Wicca Phase Springs Eternal

Wicca Phase Springs Eternal has certainly earned the final word of his eye-catching moniker. The Pennsylvania-based singer, songwriter, producer, and multi-instrumentalist seems to draw from a bottomless musical well, releasing new songs at a fittingly supernatural clip and never resting on his creative laurels. Now Adam McIlwee has returned with Midnight at the Castle Moorlands, the latest chapter in the ongoing WPSE story. 

Last year McIlwee released Wicca Phase Springs Eternal, a record that brought a cosmic scope to his ever-evolving sound, and had barely seen the light of day before he was already back on a writing streak. “For this new EP I ended up recording 15 songs over a couple weeks, a bunch of them were songs that were either leftover from the self-titled or even songs that I’d written and forgotten about or lost,” laughs McIlwee. “I don’t even really understand how that happened but they just never made it into the studio. I never have a shortage of songs ever, I’m always writing.” His ability to write so many songs that they could actually be misplaced is a testament to McIlwee’s prolific nature, and also to the workmanlike approach he takes to creating truly otherworldly music. “More than a performer or an entertainer, I just consider myself a songwriter,” he says. “But you have to show up–you have to pick up the guitar or go to the computer and really try to put the time in. And the more you do that, the more you finish songs, and the more prolific you can be.” 

When it came time to follow up the self-titled record, McIlwee knew he wanted to fully self-produce the release. “I wasn’t always a producer,” he explains. “I wasn’t fully comfortable with that side of it until more recently, but I’ve always had this desire to fully oversee a release from start to finish. Recently I think I’ve really understood how I want my songs to sound.” With Midnight at the Castle Moorlands, that meant going deeper into the mystical, ancient feeling sounds that McIlwee had only scratched the surface of on the self-titled album. “I really love the idea of creating different environments,” he says. “I grew up reading comics, and playing video games, and watching fantasy movies–but everyone around me was into music so songwriting became my outlet for making those kinds of worlds.” While Wicca Phase Springs Eternal was widescreen and maximal, Midnight at the Castle Moorlands pulls things back, aiming for an unexpected kind of naturalism within WPSE’s pointedly supernatural world. “I’m always trying to figure out how to immerse the listener even more–whether that’s sonically or lyrically,” McIlwee explains. “And for these songs that meant reining things in and grounding them. I didn’t want to keep getting bigger and bigger, I wanted something looser and more lo-fi.” 

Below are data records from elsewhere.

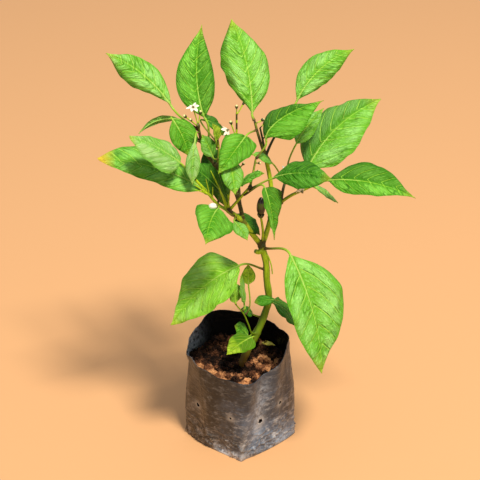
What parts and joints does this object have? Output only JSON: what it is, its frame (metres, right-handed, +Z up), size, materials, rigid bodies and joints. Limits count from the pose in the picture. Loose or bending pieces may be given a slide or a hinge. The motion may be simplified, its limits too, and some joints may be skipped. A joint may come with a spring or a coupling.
{
  "type": "potted chilli pepper plant",
  "caption": "Young chilli pepper plant in flower, with a small dark upright fruit, standing in soil in a black polythene nursery bag.",
  "frame": {"origin": "centre of the underside of the bag, on the ground that it stands on", "axes": "+Z up, +X to the plant's right as seen from its front, +Y away from its front"},
  "size_m": [0.28, 0.1386, 0.4067],
  "materials": {
    "bag_film": "satin",
    "soil": "rough",
    "stem": "satin",
    "leaf": "satin",
    "petal": "matte",
    "fruit": "gloss",
    "dry_leaf": "matte"
  },
  "bodies": {
    "root": {"grow_bag": "bag_film", "soil": "soil", "stem": "stem", "leaf_crown_far_left": "leaf", "leaf_crown_left": "leaf", "leaf_crown_top": "leaf", "leaf_crown_right": "leaf", "leaf_arched": "leaf", "leaf_broad_right": "leaf", "leaf_behind_right": "leaf", "leaf_far_right": "leaf", "leaf_mid_right": "leaf", "leaf_sliver_right": "leaf", "leaf_hanging_middle": "leaf", "leaf_small_middle": "leaf", "leaf_hanging_centre": "leaf", "leaf_tongue_centre": "leaf", "leaf_little_centre": "leaf", "leaf_hanging_left": "leaf", "leaf_pale_left": "leaf", "leaf_long_left": "leaf", "leaf_hook_left": "leaf", "leaf_inner_left": "leaf", "leaf_dark_back": "leaf", "leaf_young_back": "leaf", "leaf_inner_low": "leaf", "leaf_shaded_left": "leaf", "leaf_light_low": "leaf", "leaf_heart_left": "leaf", "leaf_under_fork": "leaf", "leaf_under_fork_back": "leaf", "leaf_low_left": "leaf", "leaf_low_right": "leaf", "leaf_round_low": "leaf", "leaf_low_back": "leaf", "leaf_bright_low": "leaf", "leaf_curled_low": "leaf", "leaf_shoot_dark": "leaf", "leaf_shoot_up": "leaf", "leaf_shoot_top": "leaf", "leaf_shoot_high": "leaf", "flower_left": "petal", "flower_middle": "petal", "flower_right": "petal", "flower_low_right": "petal", "flower_bud": "petal", "fruit": "fruit", "fallen_leaf": "dry_leaf"}
  },
  "joints": []
}
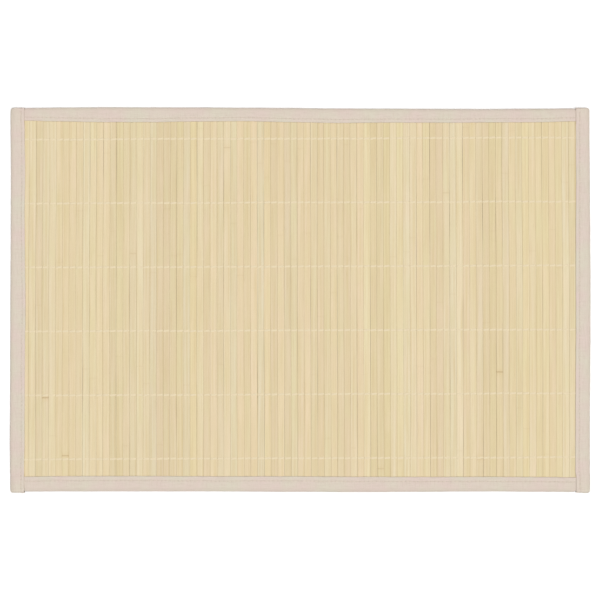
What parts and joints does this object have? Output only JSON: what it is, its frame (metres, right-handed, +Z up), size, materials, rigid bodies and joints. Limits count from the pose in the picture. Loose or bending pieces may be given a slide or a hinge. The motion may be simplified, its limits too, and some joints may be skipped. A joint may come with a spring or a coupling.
{
  "type": "bamboo placemat",
  "caption": "Rectangular table mat of flat bamboo slats joined by rows of twined warp thread, with a folded cloth tape bound over its edges.",
  "frame": {"origin": "middle of the mat's underside, on the table", "axes": "+X along the long side, across the slats; +Y along the slats, towards the far edge; +Z up"},
  "size_m": [0.4508, 0.2992, 0.0043],
  "materials": {
    "bamboo": "pale split bamboo with a light satin lacquer",
    "tape": "beige plain-weave cotton tape, matte"
  },
  "bodies": {
    "root": {"slat_panel": "bamboo", "tape_front": "tape", "tape_back": "tape", "tape_left": "tape", "tape_right": "tape"}
  },
  "joints": []
}
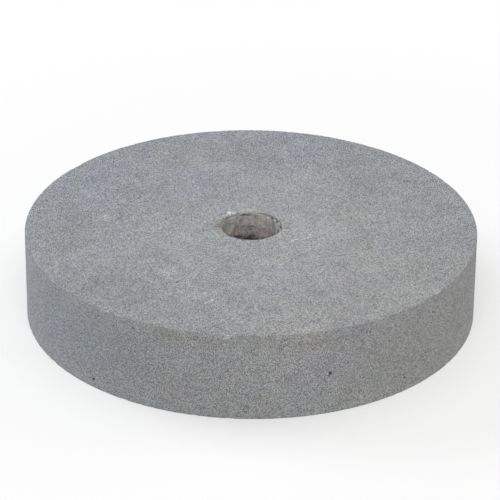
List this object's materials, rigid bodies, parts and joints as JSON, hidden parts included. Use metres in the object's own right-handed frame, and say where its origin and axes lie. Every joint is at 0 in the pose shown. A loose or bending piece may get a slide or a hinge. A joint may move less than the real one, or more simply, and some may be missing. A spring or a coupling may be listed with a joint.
{
  "type": "grinding stone",
  "caption": "Straight round grinding stone: a thick grey disc of bonded abrasive with a lined arbor hole through its middle, for sharpening tools on its rim.",
  "frame": {"origin": "middle of the lower flat face, on the axis of the arbor hole", "axes": "+Z along the axis of the arbor hole, up out of the upper face; X and Y lie in the lower face"},
  "size_m": [0.25, 0.25, 0.05],
  "materials": {
    "abrasive_stone": "fine gritty bonded abrasive, matt",
    "lining_mortar": "rough pale brown cast mortar, matt"
  },
  "bodies": {
    "root": {"stone": "abrasive_stone", "bore_lining": "lining_mortar"}
  },
  "joints": []
}
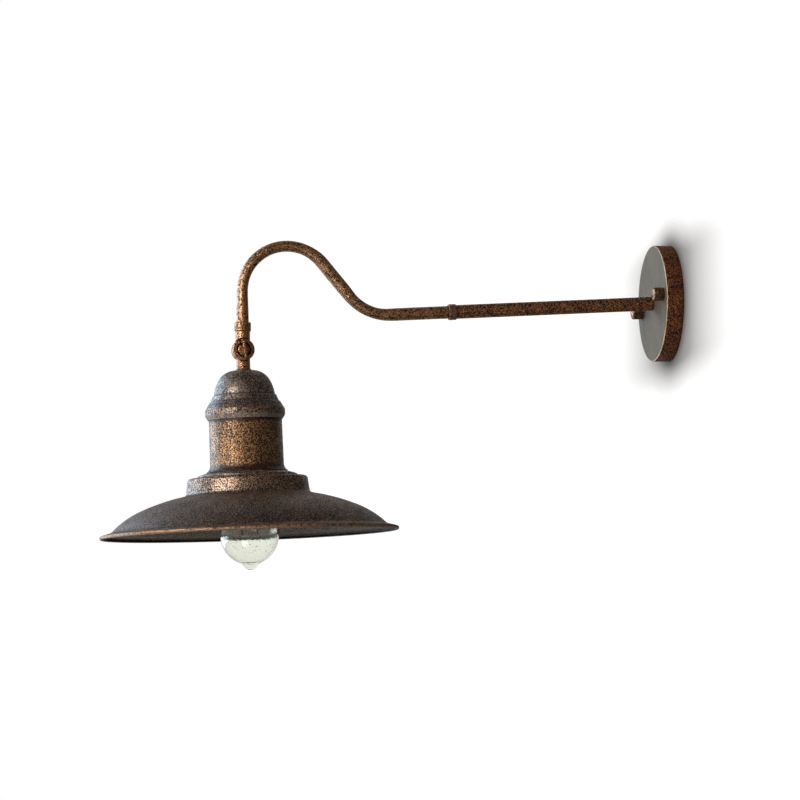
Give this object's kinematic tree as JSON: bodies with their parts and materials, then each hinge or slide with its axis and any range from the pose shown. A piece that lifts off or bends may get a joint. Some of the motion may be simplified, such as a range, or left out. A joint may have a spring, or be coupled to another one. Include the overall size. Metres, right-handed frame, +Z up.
{
  "type": "gooseneck wall sconce",
  "caption": "Wall sconce with a straight arm, a bent gooseneck, a swivel that a thumb screw locks, and a domed, stepped saucer shade in antique bronze over a clear bulb with a drawn tip.",
  "frame": {"origin": "centre of the canopy's back face, on the wall, midway between the two wall screw slots", "axes": "+Y into the wall, +Z up, and +X along the swivel's axis, to the thumb screw's side; the arm runs out along -Y"},
  "size_m": [0.305, 0.5964, 0.3382],
  "materials": {
    "canopy_bronze": "antique bronze patina, dark with copper speckle",
    "knob_bronze": "antique bronze, satin",
    "arm_bronze": "antique bronze patina with copper speckle",
    "collar_bronze": "antique bronze patina, satin",
    "gooseneck_bronze": "antique bronze patina with black spots",
    "swivel_bronze": "antique bronze patina, satin",
    "shade_bronze": "blackened bronze patina with copper speckle",
    "neck_bronze": "blackened bronze patina with golden speckle",
    "zinc_steel": "zinc plated",
    "green_screw": "green plated",
    "copper_lead": "bare copper",
    "connector_plastic": "moulded",
    "black_insulation": "insulation",
    "white_insulation": "insulation",
    "fibre_washer": "pressed fibre",
    "socket_plastic": "moulded",
    "porcelain": "glazed",
    "brass": "bright",
    "bulb_glass": "clear with seed bubbles",
    "bulb_metal": "bright",
    "black_glass": "opaque",
    "solder": "dull",
    "support_wire": "drawn",
    "tungsten": "drawn"
  },
  "bodies": {
    "fixture": {"canopy": "canopy_bronze", "crossbar": "zinc_steel", "mounting_studs": "zinc_steel", "stud_nuts": "zinc_steel", "canopy_nipple": "zinc_steel", "bevel_washer": "zinc_steel", "arm_locknut": "zinc_steel", "ground_screw": "green_screw", "ground_lead": "copper_lead", "wire_connectors": "connector_plastic", "straight_arm": "arm_bronze", "arm_coupling": "collar_bronze", "gooseneck": "gooseneck_bronze", "end_ferrule": "collar_bronze", "arm_wire_line": "black_insulation", "arm_wire_neutral": "white_insulation", "upper_knuckle": "swivel_bronze", "knuckle_washer": "fibre_washer"},
    "shade": {"lower_knuckle": "swivel_bronze", "stem_washer": "collar_bronze", "head_nipple": "zinc_steel", "dome_washer": "zinc_steel", "dome_nut": "zinc_steel", "dome_cap": "shade_bronze", "shade_neck": "neck_bronze", "neck_flange": "shade_bronze", "saucer": "shade_bronze", "upper_shade_ring": "socket_plastic", "lower_shade_ring": "socket_plastic", "socket_nut": "zinc_steel", "socket_cap": "porcelain", "socket_body": "porcelain", "screw_shell": "brass", "contact_tongue": "brass", "terminal_screws": "brass", "head_wire_line": "black_insulation", "head_wire_neutral": "white_insulation"},
    "thumb_screw": {"thumb_screw": "swivel_bronze"},
    "bulb": {"bulb_glass": "bulb_glass", "bulb_cap": "bulb_metal", "bulb_insulator": "black_glass", "bulb_contact": "solder", "bulb_stem": "bulb_glass", "bulb_supports": "support_wire", "filament": "tungsten"},
    "knob_upper": {"canopy_knob_upper": "knob_bronze"},
    "knob_lower": {"canopy_knob_lower": "knob_bronze"}
  },
  "joints": [
    {"name": "shade_tilt", "type": "hinge", "parent": "fixture", "child": "shade", "pos_m": [0, -0.44936, -0.05151], "axis": [1, 0, 0], "range_deg": [-90, 50]},
    {"name": "thumb_screw_turn", "type": "hinge", "parent": "shade", "child": "thumb_screw", "pos_m": [0, -0.44936, -0.05151], "axis": [1, 0, 0], "continuous": true},
    {"name": "bulb_turn", "type": "hinge", "parent": "shade", "child": "bulb", "pos_m": [0, -0.44391, -0.24063], "axis": [0, 0.0288, -0.9996], "continuous": true},
    {"name": "knob_upper_turn", "type": "hinge", "parent": "fixture", "child": "knob_upper", "pos_m": [0.04418, -0.02, 0.00488], "axis": [0, 1, 0], "continuous": true},
    {"name": "knob_lower_turn", "type": "hinge", "parent": "fixture", "child": "knob_lower", "pos_m": [-0.04418, -0.02, -0.00488], "axis": [0, 1, 0], "continuous": true}
  ]
}
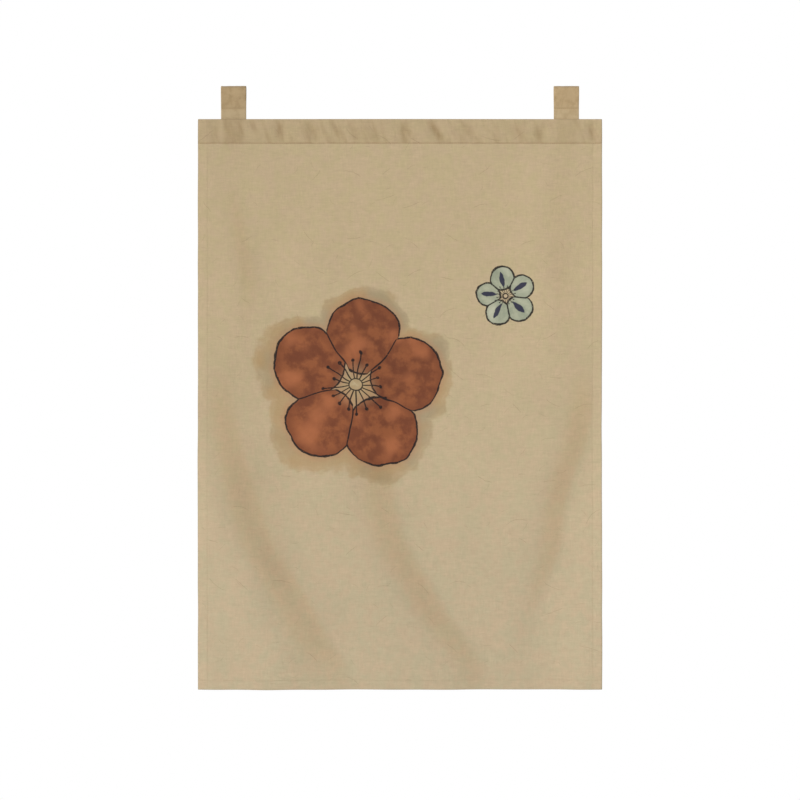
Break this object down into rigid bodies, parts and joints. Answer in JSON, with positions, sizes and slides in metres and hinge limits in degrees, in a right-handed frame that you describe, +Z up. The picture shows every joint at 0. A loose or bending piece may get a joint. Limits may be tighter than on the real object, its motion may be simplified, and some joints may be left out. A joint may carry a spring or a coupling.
{
  "type": "noren curtain",
  "caption": "Flat cloth door curtain with turned side and bottom hems, a stitched heading band and cloth tab loops that hang it from a rod.",
  "frame": {"origin": "the line on which a rod carries the tab loops, at the middle of the curtain's width", "axes": "+Z up, so the curtain hangs below the origin; +X to the right as seen from the front; the front of the cloth faces -Y"},
  "size_m": [0.85, 0.0304, 1.27],
  "materials": {
    "panel_cloth": "matte plain-woven cotton and linen, undyed oatmeal with a printed motif",
    "heading_cloth": "matte plain-woven cotton and linen, doubled over",
    "tab_cloth": "matte plain-woven cotton and linen strap"
  },
  "bodies": {
    "root": {"panel": "panel_cloth", "heading": "heading_cloth", "tab_left": "tab_cloth", "tab_right": "tab_cloth"}
  },
  "joints": []
}
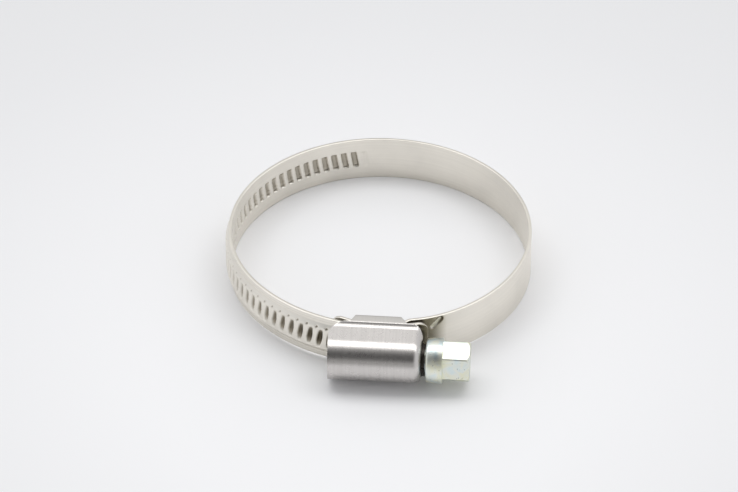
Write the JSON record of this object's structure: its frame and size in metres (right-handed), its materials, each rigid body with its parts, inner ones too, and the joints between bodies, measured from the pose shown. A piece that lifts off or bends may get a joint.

To achieve this careful balance, he teamed with engineer Matt Schimelfenig (Spirit of the Beehive, Golden Apples, Slaughter Beach, Dog) at his studio, The Bunk, in the Poconos. A longtime fixture of the Philadelphia indie scene, Schimelfenig helped McIlwee bring a tangible grit to Midnight at the Castle Moorlands. “I knew Matt would let me do whatever I wanted,” McIlwee says. “We’d run synths through guitar amps and tape machines to get these warm, tape hiss, crunchy sounds–I wanted to make the most organic sounding album I could while using electronic production.”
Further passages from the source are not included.